In November 2012, seapunk aesthetics were appropriated in music videos by the pop singers Rihanna and Azealia Banks. The exposure catapulted the subculture to the mainstream, and with it, vaporwave.[56] That same month, a video review of Floral Shoppe, published by the YouTuber Anthony Fantano, helped solidify the album as the representative work of vaporwave,[57] but was also credited as a pivotal moment in the decline of the genre.[58] Soon after vaporwave was spotlighted in the mainstream, it was frequently described as a “dead” genre.[30] Such pronouncements came from the fans themselves.[22]
Following the initial wave, new terms were invented by users on 4chan and Reddit who sought to separate vaporwave into multiple subgenres.[29] Some were created in jest, such as “vaportrap”, “vapornoise” and “vaporgoth”.[20] Further subgenres included “eccojams”, “utopian virtual”, “mallsoft”, “future funk”, “post-Internet”, “late-nite lo-fi”, “broken transmission” (or “signalwave”), and “hardvapour”.[59] Joe Price of Complex reported that “most [of the subgenres] faded away, and many didn’t make sense to begin with. ... The visual aspect formed faster than the sound, resulting in releases that look the same but fail to form a sonically cohesive whole.”[29]

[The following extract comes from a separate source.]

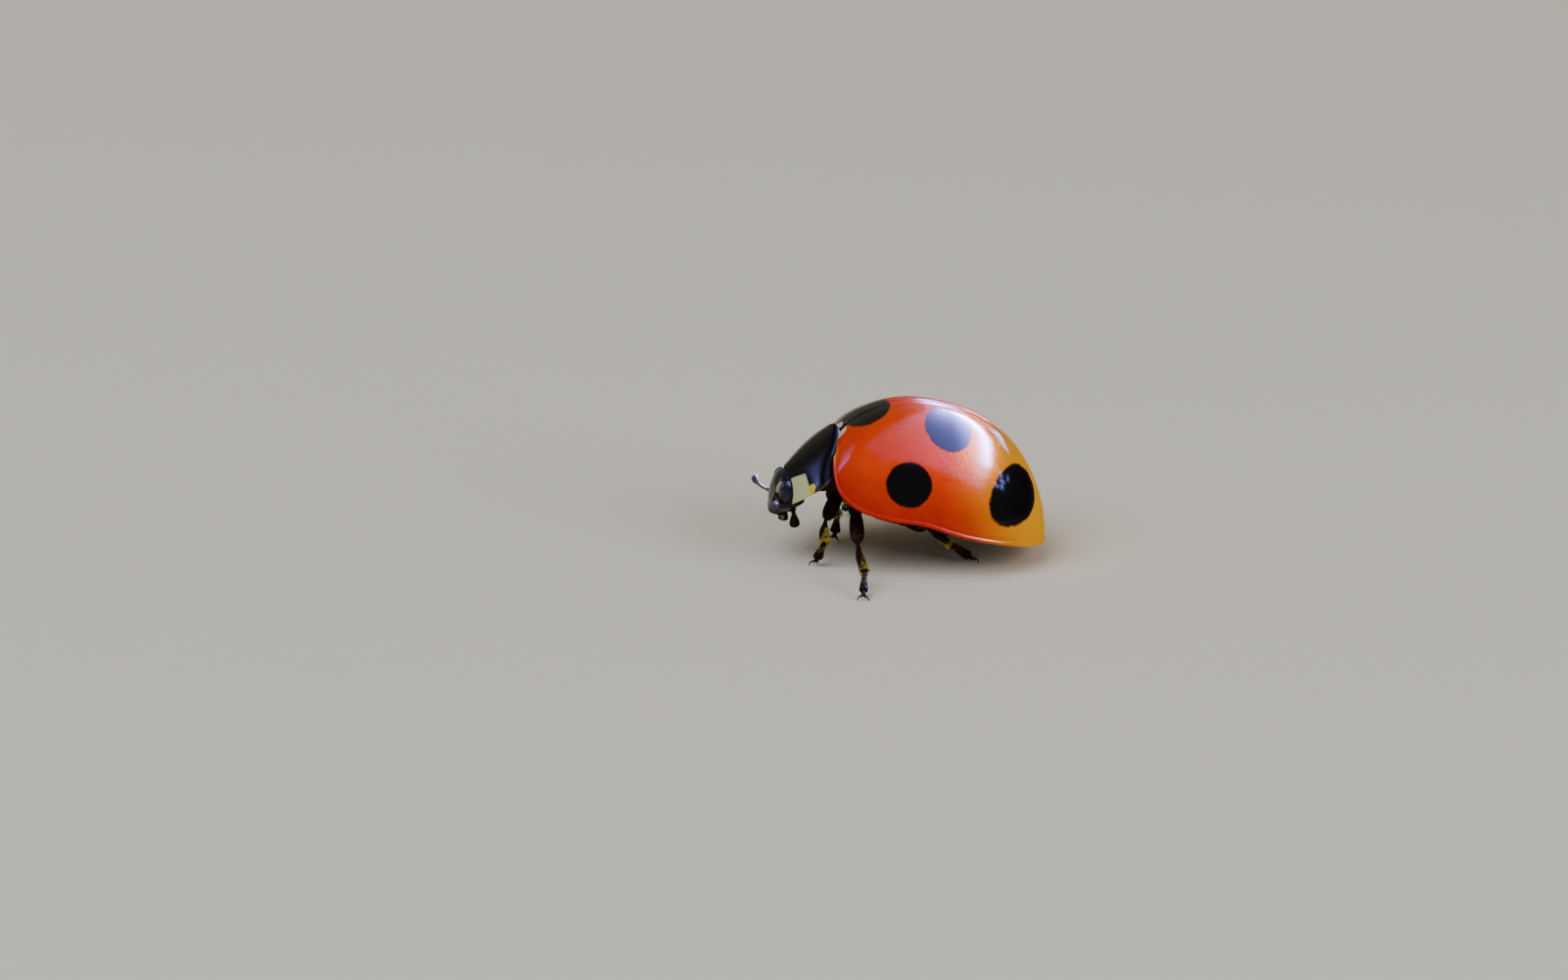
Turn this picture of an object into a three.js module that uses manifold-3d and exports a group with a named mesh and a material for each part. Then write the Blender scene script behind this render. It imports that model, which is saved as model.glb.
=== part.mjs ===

Yung Lean (pictured 2013) popularized fusions of vaporwave with rap music.[60][61]In 2013, YouTube began allowing its users to host live streams, which resulted in a host of 24-hour “radio stations” dedicated to microgenres such as vaporwave and lo-fi hip hop.[62] The Swedish rapper Yung Lean and his Sad Boys collective inspired a wave of anonymous DJs to create vaporwave mixes, uploaded to YouTube and SoundCloud, that appropriated the music and imagery of Nintendo 64 video games. Titles included “Mariowave”, “Nostalgia 64”, and “ZELDAWAVE”[63] Dazed Digital’s Evelyn Wang credited Lean with “allowing vaporwave to leak IRL [and] encouraging its unholy coupling with streetwear”. She cited their associated fashion staples as “frowny faces, Japanese and Arabic as accessories, sportswear brands, Arizona iced tea, and the uncanny ability to simultaneously communicate in and be a meme.”[64][nb 5]
At the end of 2013, Thump published an essay headlined “Is Vaporwave the Next Seapunk?”.[29] Although the author prophesied that vaporwave would not end “as a joke” the way seapunk did, the genre came to be largely viewed as a facetious Internet meme based predominately on a retro visual style or “vibe”, a notion that frustrated some producers who wished to be recognized as serious artists. Many of the most influential artists and record labels associated with the genre later drifted into other musical styles.[29]
In 2015, Rolling Stone published a list that included vaporwave act 2814 as one of “10 artists you need to know”, citing their album Birth of a New Day (新しい日の誕生) as “an unparalleled success within a small, passionate pocket of the internet.”[66] The album I’ll Try Living Like This by Death’s Dynamic Shroud.wmv was featured at number fifteen on the Fact list “The 50 Best Albums of 2015”,[67] and on the same day MTV International introduced a rebrand heavily inspired by vaporwave and seapunk,[68] Tumblr launched a GIF viewer named Tumblr TV, with an explicitly MTV-styled visual spin.[69] Hip-hop artist Drake’s single “Hotline Bling”, released on July 31, also became popular with vaporwave producers, inspiring both humorous and serious remixes of the tune.[5]
As of 2016, vaporwave albums, including Floral Shoppe, continued to rank among the best-selling experimental albums on Bandcamp.[17] The scene also maintained a dedicated following on communities such as Reddit.[29] Price reported that, for those outside of these arenas, the genre was generally considered to be “a big joke”. He added that “Users of the various vaporwave sub-Reddits will always take it very seriously for the most part, but even there people are discussing whether or not vaporwave is still going strong.”[29][nb 6] Despite their objections to the label, serious artists of the movement continued to be tagged as vaporwave.[70]
In 2019, user comments that state “A E S T H E T I C” remained ubiquitous on YouTube videos concerning the Internet.[71] George Clanton, a prominent figure in the genre, commented that the “vaporwave” banner still functioned well as a marketing tag for music that is not necessarily considered of the genre.[70][72] In September, he organized the first-ever vaporwave festival, 100% ElectroniCON, in New York City, where various artists associated with the genre such as Saint Pepsi, Vaperror, Nmesh, 18 Carat Affair, and Clanton himself performed live, most of them for the first time in their careers.[55][72]